» **Collected data**:
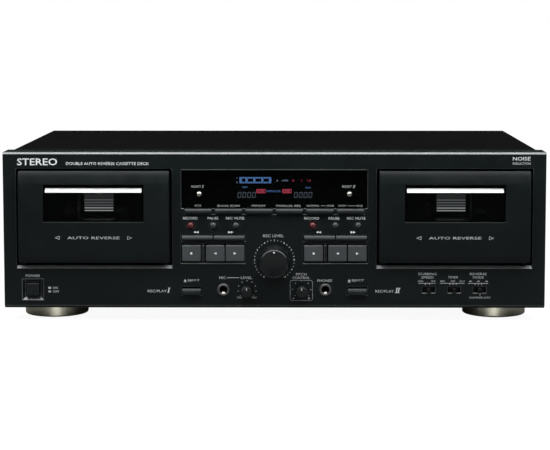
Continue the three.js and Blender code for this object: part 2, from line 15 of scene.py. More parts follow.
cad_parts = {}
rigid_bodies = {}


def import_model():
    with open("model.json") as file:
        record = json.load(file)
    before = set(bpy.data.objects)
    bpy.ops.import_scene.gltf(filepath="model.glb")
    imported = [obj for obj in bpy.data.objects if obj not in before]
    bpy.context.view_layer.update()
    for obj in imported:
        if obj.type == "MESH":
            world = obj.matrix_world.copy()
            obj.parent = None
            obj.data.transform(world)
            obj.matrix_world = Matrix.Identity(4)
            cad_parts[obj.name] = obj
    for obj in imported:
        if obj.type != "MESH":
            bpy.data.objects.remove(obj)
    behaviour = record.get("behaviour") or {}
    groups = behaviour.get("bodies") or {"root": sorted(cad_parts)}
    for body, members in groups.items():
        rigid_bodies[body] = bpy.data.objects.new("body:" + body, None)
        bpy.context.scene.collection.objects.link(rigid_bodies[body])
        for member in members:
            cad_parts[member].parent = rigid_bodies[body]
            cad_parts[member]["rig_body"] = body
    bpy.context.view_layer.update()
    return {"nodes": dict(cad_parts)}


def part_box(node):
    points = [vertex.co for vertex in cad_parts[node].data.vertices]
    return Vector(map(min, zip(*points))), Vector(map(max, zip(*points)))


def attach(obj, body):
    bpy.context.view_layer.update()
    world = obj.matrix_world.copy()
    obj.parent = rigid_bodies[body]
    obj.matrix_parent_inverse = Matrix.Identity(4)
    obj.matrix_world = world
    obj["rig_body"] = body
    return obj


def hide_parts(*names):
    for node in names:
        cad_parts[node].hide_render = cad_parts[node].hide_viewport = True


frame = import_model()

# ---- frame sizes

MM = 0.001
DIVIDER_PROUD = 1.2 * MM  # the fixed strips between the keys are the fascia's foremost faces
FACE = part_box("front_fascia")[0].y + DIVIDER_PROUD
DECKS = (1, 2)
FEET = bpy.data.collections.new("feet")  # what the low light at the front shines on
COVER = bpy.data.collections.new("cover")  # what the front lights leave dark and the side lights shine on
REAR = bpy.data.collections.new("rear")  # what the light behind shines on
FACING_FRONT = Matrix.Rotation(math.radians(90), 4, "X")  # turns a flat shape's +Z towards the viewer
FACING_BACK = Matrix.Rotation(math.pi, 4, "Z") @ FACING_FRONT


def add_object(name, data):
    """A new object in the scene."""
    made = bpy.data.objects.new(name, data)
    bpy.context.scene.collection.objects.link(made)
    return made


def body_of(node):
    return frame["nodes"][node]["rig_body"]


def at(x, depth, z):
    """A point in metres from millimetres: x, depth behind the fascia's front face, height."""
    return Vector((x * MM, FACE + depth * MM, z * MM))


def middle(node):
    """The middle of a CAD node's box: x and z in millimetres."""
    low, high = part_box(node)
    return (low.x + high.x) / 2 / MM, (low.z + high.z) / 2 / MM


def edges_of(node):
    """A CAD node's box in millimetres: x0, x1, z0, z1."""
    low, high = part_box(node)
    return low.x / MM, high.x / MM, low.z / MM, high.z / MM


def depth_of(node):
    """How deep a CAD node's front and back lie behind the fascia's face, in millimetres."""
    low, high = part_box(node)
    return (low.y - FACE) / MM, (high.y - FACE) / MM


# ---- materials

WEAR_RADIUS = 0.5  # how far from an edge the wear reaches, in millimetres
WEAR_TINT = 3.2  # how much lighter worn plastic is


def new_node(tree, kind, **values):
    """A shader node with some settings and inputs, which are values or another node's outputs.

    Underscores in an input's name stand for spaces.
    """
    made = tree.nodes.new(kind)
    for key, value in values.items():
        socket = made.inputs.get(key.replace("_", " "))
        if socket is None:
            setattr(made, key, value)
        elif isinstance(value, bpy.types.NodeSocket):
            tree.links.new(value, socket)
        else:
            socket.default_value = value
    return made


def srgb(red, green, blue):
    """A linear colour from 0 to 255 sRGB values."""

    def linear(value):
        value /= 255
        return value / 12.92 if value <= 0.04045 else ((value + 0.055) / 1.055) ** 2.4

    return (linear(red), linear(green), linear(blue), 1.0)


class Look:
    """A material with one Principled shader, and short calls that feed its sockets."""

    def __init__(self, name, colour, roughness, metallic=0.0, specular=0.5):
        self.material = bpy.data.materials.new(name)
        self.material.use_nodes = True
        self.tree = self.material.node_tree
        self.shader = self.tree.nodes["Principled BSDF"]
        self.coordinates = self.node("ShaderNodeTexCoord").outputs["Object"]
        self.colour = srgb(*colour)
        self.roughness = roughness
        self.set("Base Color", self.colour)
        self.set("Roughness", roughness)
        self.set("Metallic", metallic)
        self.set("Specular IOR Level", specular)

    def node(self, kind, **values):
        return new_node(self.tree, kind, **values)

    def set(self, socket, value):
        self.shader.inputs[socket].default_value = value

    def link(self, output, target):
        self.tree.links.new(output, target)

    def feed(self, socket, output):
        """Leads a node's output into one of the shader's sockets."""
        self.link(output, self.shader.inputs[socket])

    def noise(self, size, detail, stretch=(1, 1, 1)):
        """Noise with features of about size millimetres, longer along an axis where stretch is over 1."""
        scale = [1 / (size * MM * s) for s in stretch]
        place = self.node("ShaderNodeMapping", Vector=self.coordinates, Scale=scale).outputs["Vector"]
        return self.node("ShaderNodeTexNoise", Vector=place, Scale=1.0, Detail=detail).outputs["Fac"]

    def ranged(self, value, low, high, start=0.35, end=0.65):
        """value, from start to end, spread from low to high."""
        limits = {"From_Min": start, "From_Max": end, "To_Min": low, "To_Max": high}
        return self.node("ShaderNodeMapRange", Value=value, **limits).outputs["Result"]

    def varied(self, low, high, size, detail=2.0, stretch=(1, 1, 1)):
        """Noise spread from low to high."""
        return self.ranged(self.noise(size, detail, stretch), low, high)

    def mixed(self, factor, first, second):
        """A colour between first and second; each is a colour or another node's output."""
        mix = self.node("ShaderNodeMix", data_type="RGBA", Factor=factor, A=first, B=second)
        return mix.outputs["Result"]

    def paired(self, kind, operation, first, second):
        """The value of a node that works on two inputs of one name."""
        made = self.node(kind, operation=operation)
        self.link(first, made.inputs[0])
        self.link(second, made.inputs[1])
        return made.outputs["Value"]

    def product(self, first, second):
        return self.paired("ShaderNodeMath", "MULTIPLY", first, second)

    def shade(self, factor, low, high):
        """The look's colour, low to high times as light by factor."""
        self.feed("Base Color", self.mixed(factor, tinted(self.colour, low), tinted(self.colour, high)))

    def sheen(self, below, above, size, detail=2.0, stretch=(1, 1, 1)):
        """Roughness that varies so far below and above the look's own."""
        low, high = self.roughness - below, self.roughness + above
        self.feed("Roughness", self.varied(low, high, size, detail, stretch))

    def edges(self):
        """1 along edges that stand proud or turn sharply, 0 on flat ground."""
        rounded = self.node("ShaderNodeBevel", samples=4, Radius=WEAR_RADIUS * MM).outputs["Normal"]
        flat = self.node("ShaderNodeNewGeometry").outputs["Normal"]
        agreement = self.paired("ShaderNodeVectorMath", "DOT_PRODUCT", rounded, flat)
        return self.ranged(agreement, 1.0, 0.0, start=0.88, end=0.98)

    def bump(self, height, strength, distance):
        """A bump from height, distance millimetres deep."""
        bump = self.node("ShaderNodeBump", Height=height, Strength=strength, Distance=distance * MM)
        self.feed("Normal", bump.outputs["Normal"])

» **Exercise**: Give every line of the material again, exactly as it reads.

» **Written answer**:
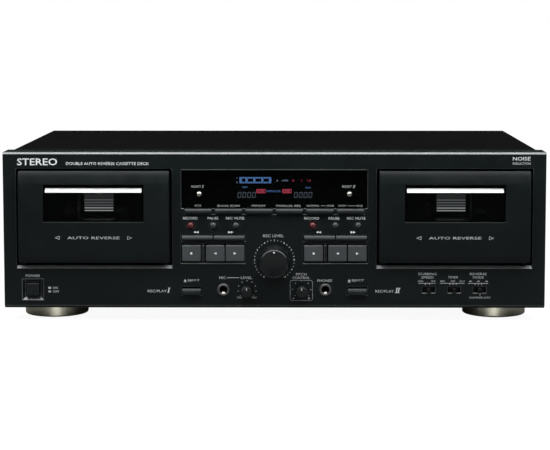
Continue the three.js and Blender code for this object: part 2, from line 15 of scene.py. More parts follow.
cad_parts = {}
rigid_bodies = {}


def import_model():
    with open("model.json") as file:
        record = json.load(file)
    before = set(bpy.data.objects)
    bpy.ops.import_scene.gltf(filepath="model.glb")
    imported = [obj for obj in bpy.data.objects if obj not in before]
    bpy.context.view_layer.update()
    for obj in imported:
        if obj.type == "MESH":
            world = obj.matrix_world.copy()
            obj.parent = None
            obj.data.transform(world)
            obj.matrix_world = Matrix.Identity(4)
            cad_parts[obj.name] = obj
    for obj in imported:
        if obj.type != "MESH":
            bpy.data.objects.remove(obj)
    behaviour = record.get("behaviour") or {}
    groups = behaviour.get("bodies") or {"root": sorted(cad_parts)}
    for body, members in groups.items():
        rigid_bodies[body] = bpy.data.objects.new("body:" + body, None)
        bpy.context.scene.collection.objects.link(rigid_bodies[body])
        for member in members:
            cad_parts[member].parent = rigid_bodies[body]
            cad_parts[member]["rig_body"] = body
    bpy.context.view_layer.update()
    return {"nodes": dict(cad_parts)}


def part_box(node):
    points = [vertex.co for vertex in cad_parts[node].data.vertices]
    return Vector(map(min, zip(*points))), Vector(map(max, zip(*points)))


def attach(obj, body):
    bpy.context.view_layer.update()
    world = obj.matrix_world.copy()
    obj.parent = rigid_bodies[body]
    obj.matrix_parent_inverse = Matrix.Identity(4)
    obj.matrix_world = world
    obj["rig_body"] = body
    return obj


def hide_parts(*names):
    for node in names:
        cad_parts[node].hide_render = cad_parts[node].hide_viewport = True


frame = import_model()

# ---- frame sizes

MM = 0.001
DIVIDER_PROUD = 1.2 * MM  # the fixed strips between the keys are the fascia's foremost faces
FACE = part_box("front_fascia")[0].y + DIVIDER_PROUD
DECKS = (1, 2)
FEET = bpy.data.collections.new("feet")  # what the low light at the front shines on
COVER = bpy.data.collections.new("cover")  # what the front lights leave dark and the side lights shine on
REAR = bpy.data.collections.new("rear")  # what the light behind shines on
FACING_FRONT = Matrix.Rotation(math.radians(90), 4, "X")  # turns a flat shape's +Z towards the viewer
FACING_BACK = Matrix.Rotation(math.pi, 4, "Z") @ FACING_FRONT


def add_object(name, data):
    """A new object in the scene."""
    made = bpy.data.objects.new(name, data)
    bpy.context.scene.collection.objects.link(made)
    return made


def body_of(node):
    return frame["nodes"][node]["rig_body"]


def at(x, depth, z):
    """A point in metres from millimetres: x, depth behind the fascia's front face, height."""
    return Vector((x * MM, FACE + depth * MM, z * MM))


def middle(node):
    """The middle of a CAD node's box: x and z in millimetres."""
    low, high = part_box(node)
    return (low.x + high.x) / 2 / MM, (low.z + high.z) / 2 / MM


def edges_of(node):
    """A CAD node's box in millimetres: x0, x1, z0, z1."""
    low, high = part_box(node)
    return low.x / MM, high.x / MM, low.z / MM, high.z / MM


def depth_of(node):
    """How deep a CAD node's front and back lie behind the fascia's face, in millimetres."""
    low, high = part_box(node)
    return (low.y - FACE) / MM, (high.y - FACE) / MM


# ---- materials

WEAR_RADIUS = 0.5  # how far from an edge the wear reaches, in millimetres
WEAR_TINT = 3.2  # how much lighter worn plastic is


def new_node(tree, kind, **values):
    """A shader node with some settings and inputs, which are values or another node's outputs.

    Underscores in an input's name stand for spaces.
    """
    made = tree.nodes.new(kind)
    for key, value in values.items():
        socket = made.inputs.get(key.replace("_", " "))
        if socket is None:
            setattr(made, key, value)
        elif isinstance(value, bpy.types.NodeSocket):
            tree.links.new(value, socket)
        else:
            socket.default_value = value
    return made


def srgb(red, green, blue):
    """A linear colour from 0 to 255 sRGB values."""

    def linear(value):
        value /= 255
        return value / 12.92 if value <= 0.04045 else ((value + 0.055) / 1.055) ** 2.4

    return (linear(red), linear(green), linear(blue), 1.0)


class Look:
    """A material with one Principled shader, and short calls that feed its sockets."""

    def __init__(self, name, colour, roughness, metallic=0.0, specular=0.5):
        self.material = bpy.data.materials.new(name)
        self.material.use_nodes = True
        self.tree = self.material.node_tree
        self.shader = self.tree.nodes["Principled BSDF"]
        self.coordinates = self.node("ShaderNodeTexCoord").outputs["Object"]
        self.colour = srgb(*colour)
        self.roughness = roughness
        self.set("Base Color", self.colour)
        self.set("Roughness", roughness)
        self.set("Metallic", metallic)
        self.set("Specular IOR Level", specular)

    def node(self, kind, **values):
        return new_node(self.tree, kind, **values)

    def set(self, socket, value):
        self.shader.inputs[socket].default_value = value

    def link(self, output, target):
        self.tree.links.new(output, target)

    def feed(self, socket, output):
        """Leads a node's output into one of the shader's sockets."""
        self.link(output, self.shader.inputs[socket])

    def noise(self, size, detail, stretch=(1, 1, 1)):
        """Noise with features of about size millimetres, longer along an axis where stretch is over 1."""
        scale = [1 / (size * MM * s) for s in stretch]
        place = self.node("ShaderNodeMapping", Vector=self.coordinates, Scale=scale).outputs["Vector"]
        return self.node("ShaderNodeTexNoise", Vector=place, Scale=1.0, Detail=detail).outputs["Fac"]

    def ranged(self, value, low, high, start=0.35, end=0.65):
        """value, from start to end, spread from low to high."""
        limits = {"From_Min": start, "From_Max": end, "To_Min": low, "To_Max": high}
        return self.node("ShaderNodeMapRange", Value=value, **limits).outputs["Result"]

    def varied(self, low, high, size, detail=2.0, stretch=(1, 1, 1)):
        """Noise spread from low to high."""
        return self.ranged(self.noise(size, detail, stretch), low, high)

    def mixed(self, factor, first, second):
        """A colour between first and second; each is a colour or another node's output."""
        mix = self.node("ShaderNodeMix", data_type="RGBA", Factor=factor, A=first, B=second)
        return mix.outputs["Result"]

    def paired(self, kind, operation, first, second):
        """The value of a node that works on two inputs of one name."""
        made = self.node(kind, operation=operation)
        self.link(first, made.inputs[0])
        self.link(second, made.inputs[1])
        return made.outputs["Value"]

    def product(self, first, second):
        return self.paired("ShaderNodeMath", "MULTIPLY", first, second)

    def shade(self, factor, low, high):
        """The look's colour, low to high times as light by factor."""
        self.feed("Base Color", self.mixed(factor, tinted(self.colour, low), tinted(self.colour, high)))

    def sheen(self, below, above, size, detail=2.0, stretch=(1, 1, 1)):
        """Roughness that varies so far below and above the look's own."""
        low, high = self.roughness - below, self.roughness + above
        self.feed("Roughness", self.varied(low, high, size, detail, stretch))

    def edges(self):
        """1 along edges that stand proud or turn sharply, 0 on flat ground."""
        rounded = self.node("ShaderNodeBevel", samples=4, Radius=WEAR_RADIUS * MM).outputs["Normal"]
        flat = self.node("ShaderNodeNewGeometry").outputs["Normal"]
        agreement = self.paired("ShaderNodeVectorMath", "DOT_PRODUCT", rounded, flat)
        return self.ranged(agreement, 1.0, 0.0, start=0.88, end=0.98)

    def bump(self, height, strength, distance):
        """A bump from height, distance millimetres deep."""
        bump = self.node("ShaderNodeBump", Height=height, Strength=strength, Distance=distance * MM)
        self.feed("Normal", bump.outputs["Normal"])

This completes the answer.